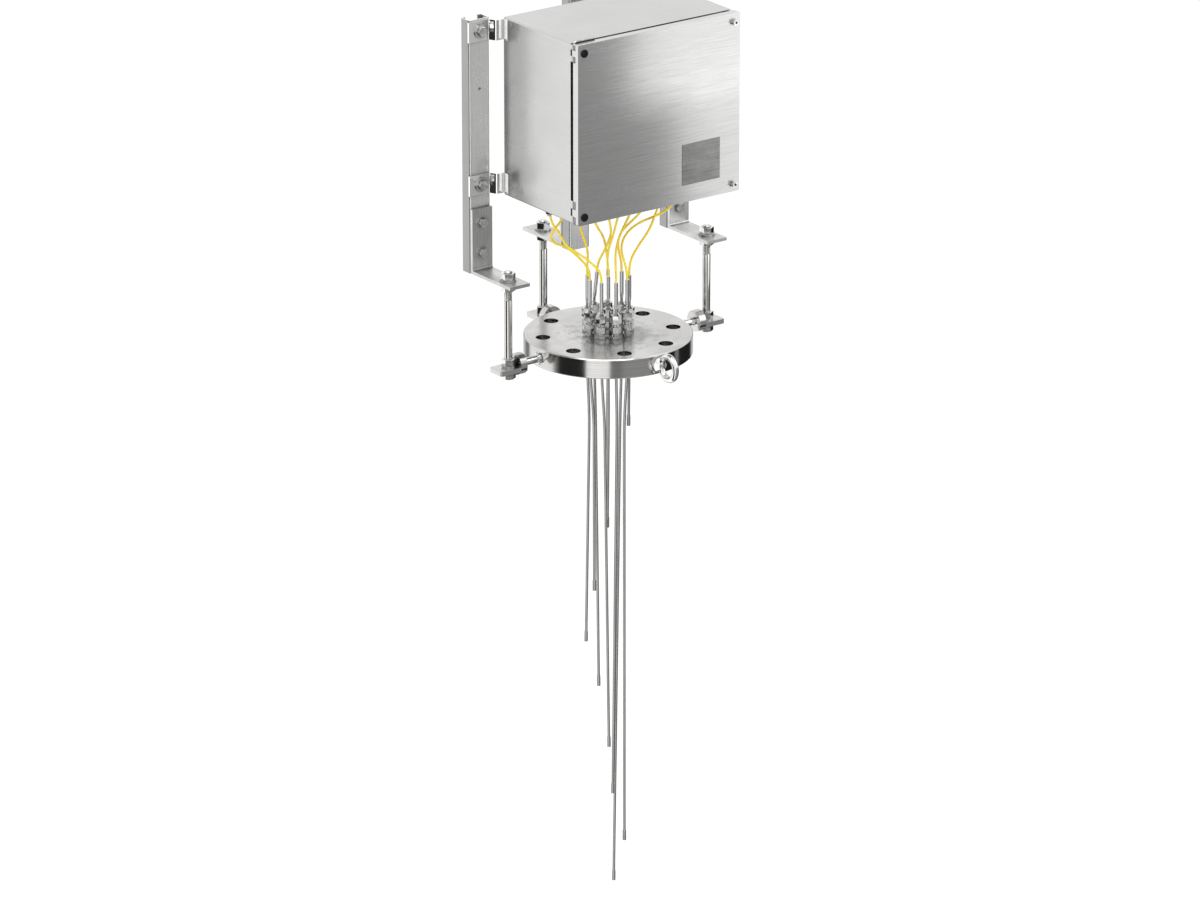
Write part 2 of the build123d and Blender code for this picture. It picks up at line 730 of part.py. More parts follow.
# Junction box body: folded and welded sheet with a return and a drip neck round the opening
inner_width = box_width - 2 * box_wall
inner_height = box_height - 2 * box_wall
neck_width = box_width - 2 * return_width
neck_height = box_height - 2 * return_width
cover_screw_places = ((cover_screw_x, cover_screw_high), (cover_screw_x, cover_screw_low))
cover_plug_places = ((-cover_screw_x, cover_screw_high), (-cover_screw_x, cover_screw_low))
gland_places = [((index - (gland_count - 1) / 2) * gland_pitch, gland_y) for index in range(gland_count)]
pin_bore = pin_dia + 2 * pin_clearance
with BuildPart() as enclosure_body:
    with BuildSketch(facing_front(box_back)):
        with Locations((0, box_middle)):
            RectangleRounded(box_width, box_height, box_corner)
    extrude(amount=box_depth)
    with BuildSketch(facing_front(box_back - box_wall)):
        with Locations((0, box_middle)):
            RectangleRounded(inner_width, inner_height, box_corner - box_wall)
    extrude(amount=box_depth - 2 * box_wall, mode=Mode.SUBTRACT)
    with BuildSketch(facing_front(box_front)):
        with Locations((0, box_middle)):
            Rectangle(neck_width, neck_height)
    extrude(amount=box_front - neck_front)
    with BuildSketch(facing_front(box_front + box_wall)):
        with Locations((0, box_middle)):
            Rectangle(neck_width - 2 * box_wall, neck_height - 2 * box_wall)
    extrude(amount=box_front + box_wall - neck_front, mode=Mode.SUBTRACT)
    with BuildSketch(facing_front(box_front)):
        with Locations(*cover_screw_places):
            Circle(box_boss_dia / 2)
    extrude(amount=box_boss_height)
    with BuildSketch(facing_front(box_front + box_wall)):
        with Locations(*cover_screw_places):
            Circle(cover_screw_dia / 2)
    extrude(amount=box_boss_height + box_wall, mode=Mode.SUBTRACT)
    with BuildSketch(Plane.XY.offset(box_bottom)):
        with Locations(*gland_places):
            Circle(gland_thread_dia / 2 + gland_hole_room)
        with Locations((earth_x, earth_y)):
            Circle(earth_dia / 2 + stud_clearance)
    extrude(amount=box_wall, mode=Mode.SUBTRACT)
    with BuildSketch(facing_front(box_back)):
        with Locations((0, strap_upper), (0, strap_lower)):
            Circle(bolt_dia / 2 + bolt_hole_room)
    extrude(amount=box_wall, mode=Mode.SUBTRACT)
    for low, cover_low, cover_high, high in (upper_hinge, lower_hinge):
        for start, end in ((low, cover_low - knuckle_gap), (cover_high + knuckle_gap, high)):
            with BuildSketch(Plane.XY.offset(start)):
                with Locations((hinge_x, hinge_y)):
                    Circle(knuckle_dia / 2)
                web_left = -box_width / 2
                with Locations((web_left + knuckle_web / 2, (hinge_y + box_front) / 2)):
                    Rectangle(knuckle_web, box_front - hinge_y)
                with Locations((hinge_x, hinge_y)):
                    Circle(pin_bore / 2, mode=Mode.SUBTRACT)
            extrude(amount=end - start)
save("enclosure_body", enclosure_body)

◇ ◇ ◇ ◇

**Problem**
Repeat the data precisely, line by line.

**Written answer**
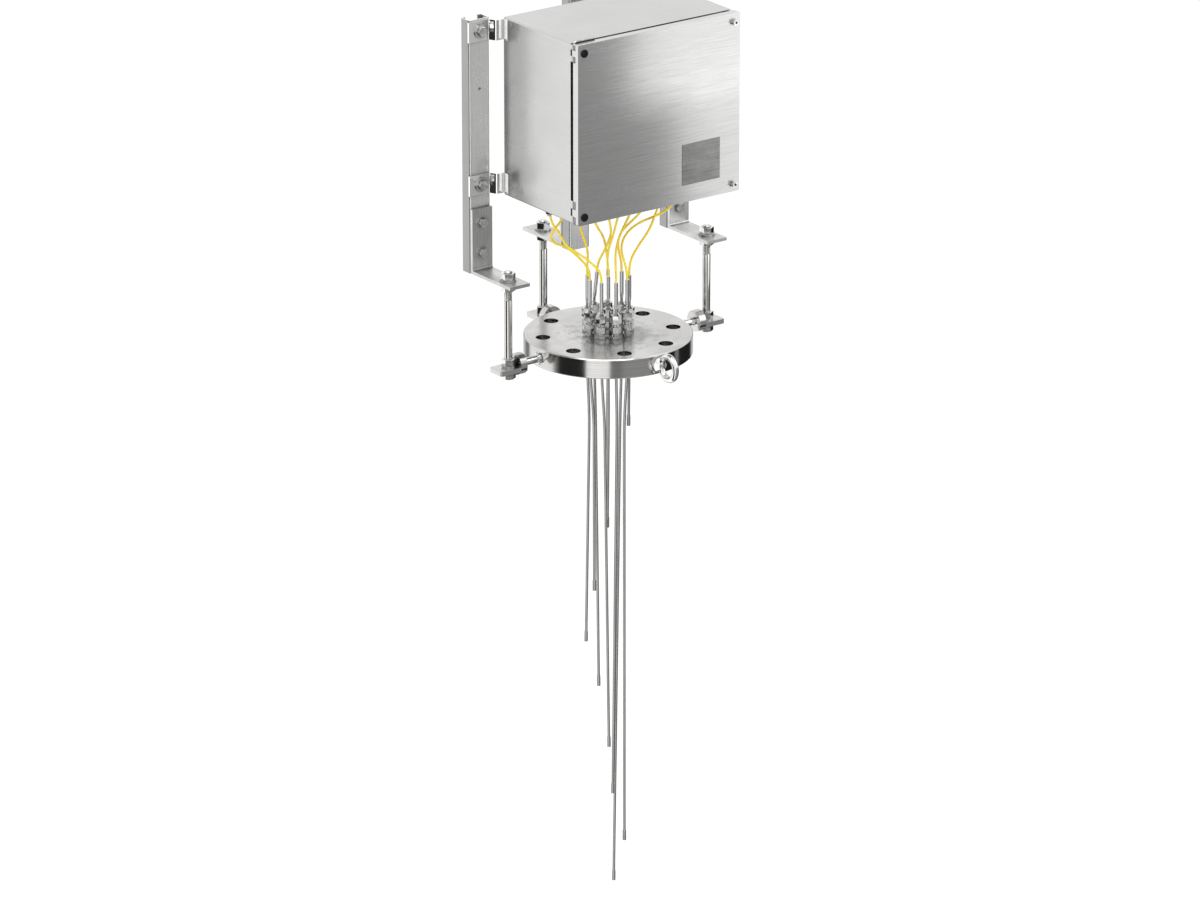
Write part 2 of the build123d and Blender code for this picture. It picks up at line 730 of part.py. More parts follow.
# Junction box body: folded and welded sheet with a return and a drip neck round the opening
inner_width = box_width - 2 * box_wall
inner_height = box_height - 2 * box_wall
neck_width = box_width - 2 * return_width
neck_height = box_height - 2 * return_width
cover_screw_places = ((cover_screw_x, cover_screw_high), (cover_screw_x, cover_screw_low))
cover_plug_places = ((-cover_screw_x, cover_screw_high), (-cover_screw_x, cover_screw_low))
gland_places = [((index - (gland_count - 1) / 2) * gland_pitch, gland_y) for index in range(gland_count)]
pin_bore = pin_dia + 2 * pin_clearance
with BuildPart() as enclosure_body:
    with BuildSketch(facing_front(box_back)):
        with Locations((0, box_middle)):
            RectangleRounded(box_width, box_height, box_corner)
    extrude(amount=box_depth)
    with BuildSketch(facing_front(box_back - box_wall)):
        with Locations((0, box_middle)):
            RectangleRounded(inner_width, inner_height, box_corner - box_wall)
    extrude(amount=box_depth - 2 * box_wall, mode=Mode.SUBTRACT)
    with BuildSketch(facing_front(box_front)):
        with Locations((0, box_middle)):
            Rectangle(neck_width, neck_height)
    extrude(amount=box_front - neck_front)
    with BuildSketch(facing_front(box_front + box_wall)):
        with Locations((0, box_middle)):
            Rectangle(neck_width - 2 * box_wall, neck_height - 2 * box_wall)
    extrude(amount=box_front + box_wall - neck_front, mode=Mode.SUBTRACT)
    with BuildSketch(facing_front(box_front)):
        with Locations(*cover_screw_places):
            Circle(box_boss_dia / 2)
    extrude(amount=box_boss_height)
    with BuildSketch(facing_front(box_front + box_wall)):
        with Locations(*cover_screw_places):
            Circle(cover_screw_dia / 2)
    extrude(amount=box_boss_height + box_wall, mode=Mode.SUBTRACT)
    with BuildSketch(Plane.XY.offset(box_bottom)):
        with Locations(*gland_places):
            Circle(gland_thread_dia / 2 + gland_hole_room)
        with Locations((earth_x, earth_y)):
            Circle(earth_dia / 2 + stud_clearance)
    extrude(amount=box_wall, mode=Mode.SUBTRACT)
    with BuildSketch(facing_front(box_back)):
        with Locations((0, strap_upper), (0, strap_lower)):
            Circle(bolt_dia / 2 + bolt_hole_room)
    extrude(amount=box_wall, mode=Mode.SUBTRACT)
    for low, cover_low, cover_high, high in (upper_hinge, lower_hinge):
        for start, end in ((low, cover_low - knuckle_gap), (cover_high + knuckle_gap, high)):
            with BuildSketch(Plane.XY.offset(start)):
                with Locations((hinge_x, hinge_y)):
                    Circle(knuckle_dia / 2)
                web_left = -box_width / 2
                with Locations((web_left + knuckle_web / 2, (hinge_y + box_front) / 2)):
                    Rectangle(knuckle_web, box_front - hinge_y)
                with Locations((hinge_x, hinge_y)):
                    Circle(pin_bore / 2, mode=Mode.SUBTRACT)
            extrude(amount=end - start)
save("enclosure_body", enclosure_body)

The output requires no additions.